Once upon a time the U.S. Forest Service’s mission was to actively manage the federal government’s resources. Yet numerous laws over the last 50 years, including the Endangered Species Act and National Environmental Policy Act, have hampered tree-clearing, controlled burns and timber sales on federal land.

California also restricts timber harvesting and requires myriad permits and environmental-impact statements to prune overgrown forests. As the state Legislative Analyst’s Office (LAO) dryly noted in April, “project proponents seeking to conduct activities to improve the health of California’s forests indicate that in some cases, state regulatory requirements can be excessively duplicative, lengthy, and costly.”

One problem for landowners is disposing of deadwood. Dozens of biomass facilities that burn tree parts that can’t be used for lumber have closed due to emissions regulations and competition from subsidized renewables and cheap natural gas.

To burn leaves and tree limbs, landowners must obtain air-quality permits from “local air districts, burn permits from local fire agencies, and potentially other permits depending on the location, size, and type of burn,” the LAO explained. “Permits restrict the size of burn piles and vegetation that can be burned, the hours available for burns, and the allowable moisture levels in the material.”
These inconvenient truths lead to a simple irony.
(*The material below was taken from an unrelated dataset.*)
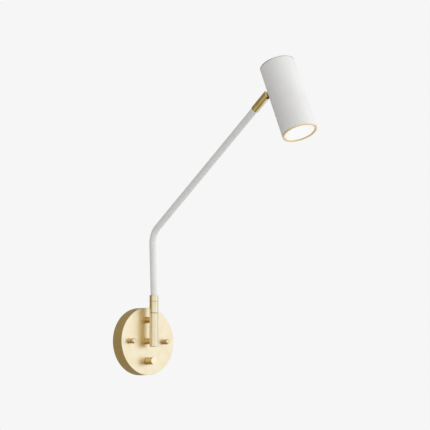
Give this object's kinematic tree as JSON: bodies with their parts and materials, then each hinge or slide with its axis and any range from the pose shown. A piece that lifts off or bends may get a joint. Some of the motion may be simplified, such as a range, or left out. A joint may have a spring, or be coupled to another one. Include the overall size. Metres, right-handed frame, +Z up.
{
  "type": "wall reading lamp",
  "caption": "Swing-arm wall reading lamp: round canopy, short post with a swivel sleeve, slender bent arm, and a cylindrical LED head that tilts on a slotted knuckle at the arm's end.",
  "frame": {"origin": "on the wall's surface at the centre of the round canopy", "axes": "+Z up, +Y into the wall, so the lamp stands out towards -Y; +X to the right as seen when facing the wall"},
  "size_m": [0.12, 0.4474, 0.5307],
  "materials": {
    "satin_brass": "satin, fine brushed, lacquered",
    "knuckle_brass": "turned, satin",
    "earth_brass": "plain",
    "bronze": "sintered, oiled",
    "white_enamel": "matt powder coat",
    "zinc_steel": "zinc plated",
    "spring_steel": "oiled",
    "black_steel": "black oxide",
    "sink_aluminium": "cast, plain",
    "board_white": "white solder mask",
    "led_yellow": "cast silicone",
    "reflector_white": "moulded, glossy",
    "opal": "frosted opal acrylic",
    "driver_plastic": "moulded",
    "terminal_plastic": "moulded nylon",
    "dimmer_plastic": "moulded",
    "black_rubber": "moulded",
    "white_rubber": "silicone",
    "washer_nylon": "natural nylon",
    "lead_white": "PVC insulation"
  },
  "bodies": {
    "wall_base": {"canopy_cover": "satin_brass", "mounting_bracket": "zinc_steel", "cover_studs": "zinc_steel", "cap_nuts": "satin_brass", "cable_grommet": "black_rubber", "terminal_block": "terminal_plastic", "terminal_screws": "zinc_steel", "earth_screw": "earth_brass", "earth_washer": "earth_brass", "led_driver": "driver_plastic", "driver_screws": "zinc_steel", "dimmer_body": "dimmer_plastic", "dimmer_bush": "zinc_steel", "dimmer_nut": "zinc_steel", "post": "satin_brass", "standoff_upper": "satin_brass", "standoff_lower": "satin_brass", "post_washers": "zinc_steel", "upper_post_screw": "zinc_steel", "hollow_bolt": "zinc_steel", "post_bush": "bronze", "supply_lead": "lead_white", "dimmer_lead": "lead_white", "post_lead": "lead_white"},
    "knob": {"dimmer_shaft": "zinc_steel", "dimmer_knob": "satin_brass", "knob_grub_screw": "black_steel"},
    "arm": {"swivel_spindle": "zinc_steel", "spindle_clip": "spring_steel", "swivel_washer": "washer_nylon", "swivel_sleeve": "satin_brass", "arm_grub_screw": "black_steel", "arm_collar": "satin_brass", "arm_tube": "white_enamel", "knuckle_collar": "knuckle_brass", "knuckle_fork": "knuckle_brass", "pivot_screw": "knuckle_brass", "friction_washer": "washer_nylon", "arm_lead": "lead_white"},
    "head": {"head_lug": "knuckle_brass", "head_shell": "white_enamel", "back_cap": "satin_brass", "cap_o_ring": "black_rubber", "front_ring": "satin_brass", "diffuser": "opal", "diffuser_gasket": "white_rubber", "reflector": "reflector_white", "led_board": "board_white", "led_chip": "led_yellow", "board_screws": "zinc_steel", "heat_sink": "sink_aluminium", "snap_ring": "spring_steel", "lug_washer": "zinc_steel", "lug_nut": "zinc_steel", "head_lead": "lead_white"}
  },
  "joints": [
    {"name": "dimmer_turn", "type": "hinge", "parent": "wall_base", "child": "knob", "pos_m": [0, -0.03, -0.035], "axis": [0, 1, 0], "range_deg": [-270, 0]},
    {"name": "arm_swivel", "type": "hinge", "parent": "wall_base", "child": "arm", "pos_m": [0, -0.042, 0.0499], "axis": [0, 0, 1], "range_deg": [-90, 90]},
    {"name": "head_tilt", "type": "hinge", "parent": "arm", "child": "head", "pos_m": [0, -0.33934, 0.40934], "axis": [1, 0, 0], "range_deg": [-98, 76]}
  ]
}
A state that has worked tirelessly to improve air quality has established laws and regulations that are so restrictive they have contributed to the spread of massive forest fires that produce more air pollutants in a few weeks than that state has saved through forestry regulations in a few years.

Environmentalists claim that restrictive regulations and stringent controls of forestation are worth it; that it's better to restrict the lumber industry because they're the bad guys; that endangered species take precedence over thousands of homeowners who live within reach of the fires; that softening restrictions to reduce the spread and impact of wild fires is "an environmental crime."

Tell that to the residents of Paradise, CA, whose entire town was burned to the ground with a significant loss of lives.